A boa notícia é que começou nesta sexta (10) o pagamento do auxílio de no mínimo R$ 400 às famílias brasileiras inscritas no Cadastro Único para Programas Sociais que faziam jus ao extinto Bolsa Família. Para a grande maioria dos 14,5 milhões de beneficiários, isso equivalerá a um aumento em relação ao recebido em novembro.

Nada justificava deixar ao relento da carestia e à espreita da indigência tantos concidadãos altamente vulneráveis. Faz-se urgente, também, a incorporação nos pagamentos de mais 2,5 milhões de famílias na mesma situação de risco.

Se o fim é desejável e premente, os meios empregados por governantes e legisladores federais para atingi-lo foram desnecessários e deploráveis. Vão deixar sequelas.

Os efeitos nefastos dão-se a ver no cotidiano. A inflação ao consumidor galgou mais um degrau em novembro, foi a maior em seis anos e acumulou-se num índice já próximo de 11% em 12 meses. A soma que há um ano comprava 10 litros de gasolina agora só adquire 6,6.

A contrapartida da disparada de preços é a cavalgada dos juros básicos, que já desponta como a mais veloz em duas décadas. O alvo da taxa de curto prazo, determinado pelo Banco Central, passou a 9,25% ao ano e é certo que continuará a ser elevado nos próximos meses.

Os dois fatores —inflação e aperto no crédito— agem no sentido de frear a atividade econômica, que mal se recuperou do tombo da pandemia, num país com 13,5 milhões de pessoas que procuram um emprego, mas não encontram.

A desídia do presidente Jair Bolsonaro (PL) e da maioria dos congressistas com as contas públicas contribui decisivamente para a deterioração do horizonte econômico. A aparente mágica de fabricar dinheiro orçamentário reverte-se depressa na evaporação do poder de compra dos mais pobres e das oportunidades de crescimento.

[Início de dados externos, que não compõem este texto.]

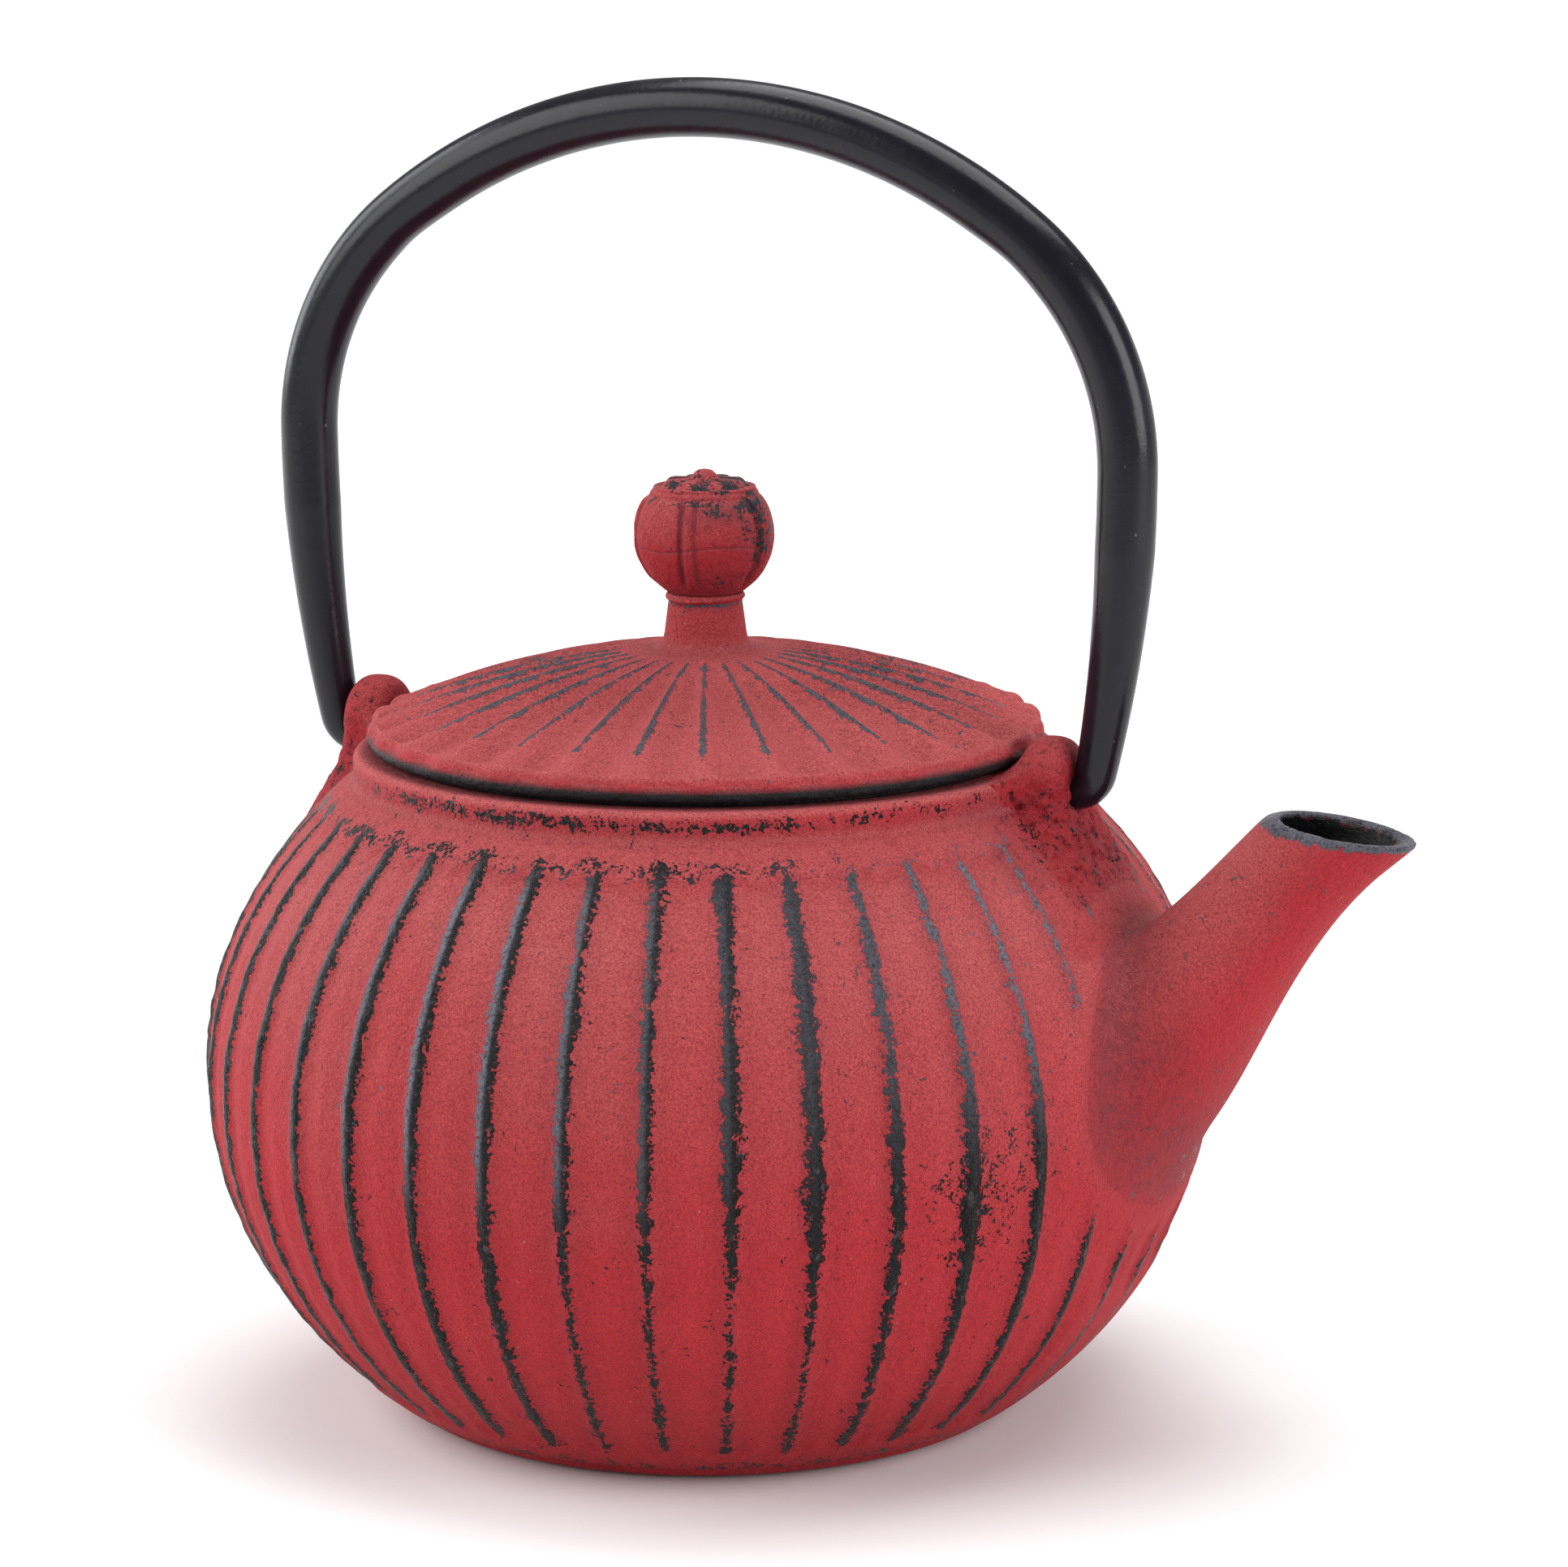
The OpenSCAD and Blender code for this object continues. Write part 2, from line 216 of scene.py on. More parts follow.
def surface_net(field, low, high, step, settle=3):
    """Grid and quads of the zero surface of a distance field inside a box, settled onto it."""
    axes = [np.arange(a, b + step, step) for a, b in zip(low, high)]
    grid = np.stack(np.meshgrid(*axes, indexing="ij"), -1)
    value = field(grid)
    inside = value < 0
    cells = [s - 1 for s in value.shape]
    total, count = np.zeros(cells + [3]), np.zeros(cells)
    for axis in range(3):  # one point per cell: the mean of where its edges cross the surface
        lo, hi = [slice(None)] * 3, [slice(None)] * 3
        lo[axis], hi[axis] = slice(0, -1), slice(1, None)
        a, b = value[tuple(lo)], value[tuple(hi)]
        cross = (a < 0) != (b < 0)
        t = np.where(cross, a / np.where(cross, a - b, 1), 0)
        spot = grid[tuple(lo)].copy()
        spot[..., axis] += t * step
        others = [x for x in range(3) if x != axis]
        for shift in np.ndindex(2, 2):
            s = [slice(None)] * 3
            for other, d in zip(others, shift):
                s[other] = slice(d, d + cells[other])
            s = tuple(s)
            total += np.where(cross[s][..., None], spot[s], 0)
            count += cross[s]
    active = count > 0
    index = np.full(cells, -1)
    index[active] = np.arange(active.sum())
    points = total[active] / count[active][:, None]
    faces = []
    for axis in range(3):  # one quad round every edge that crosses the surface
        u, v = [(1, 2), (2, 0), (0, 1)][axis]
        lo, hi = [slice(1, -1)] * 3, [slice(1, -1)] * 3
        lo[axis], hi[axis] = slice(0, -1), slice(1, None)
        a, b = inside[tuple(lo)], inside[tuple(hi)]
        where = np.argwhere(a != b)
        where[:, u] += 1
        where[:, v] += 1
        corners = []
        for du, dv in ((1, 1), (0, 1), (0, 0), (1, 0)):
            c = where.copy()
            c[:, u] -= du
            c[:, v] -= dv
            corners.append(index[c[:, 0], c[:, 1], c[:, 2]])
        quads = np.stack(corners, -1)
        faces.append(np.where(a[a != b][:, None], quads, quads[:, ::-1]))
    e = step * 0.05
    for _ in range(settle):
        f = field(points)
        slope = np.stack([(field(points + e * np.eye(3)[k]) - f) / e for k in range(3)], -1)
        move = -f[:, None] * slope / np.maximum((slope ** 2).sum(1), 0.2)[:, None]
        size = np.linalg.norm(move, axis=1)[:, None]
        points = points + move * np.minimum(1, 0.4 * step / np.maximum(size, 1e-9))
    return points, np.concatenate(faces).tolist()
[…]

O teto de gastos federais, atropelado, não inventou a restrição orçamentária. Apenas a expôs de modo que os representantes da sociedade pudessem escolher que despesas deveriam ser realizadas ou elevadas e quais deveriam ser reduzidas ou cortadas. Acabar com o teto, portanto, não vai solucionar o problema da escassez financeira.

As dívidas cristalizadas na Justiça, os precatórios, tampouco sumirão porque a Carta será emendada para dar calote em parte delas. O Supremo Tribunal Federal poderá declarar, com sólidos argumentos, inconstitucional a manobra.

Espera-se do próximo presidente e da próxima legislatura que despertem do mundo de fantasia e restituam, como bem intangível do cidadão brasileiro, a sobriedade orçamentária. Democracias maduras não fogem de seus impasses varrendo-os para debaixo do tapete.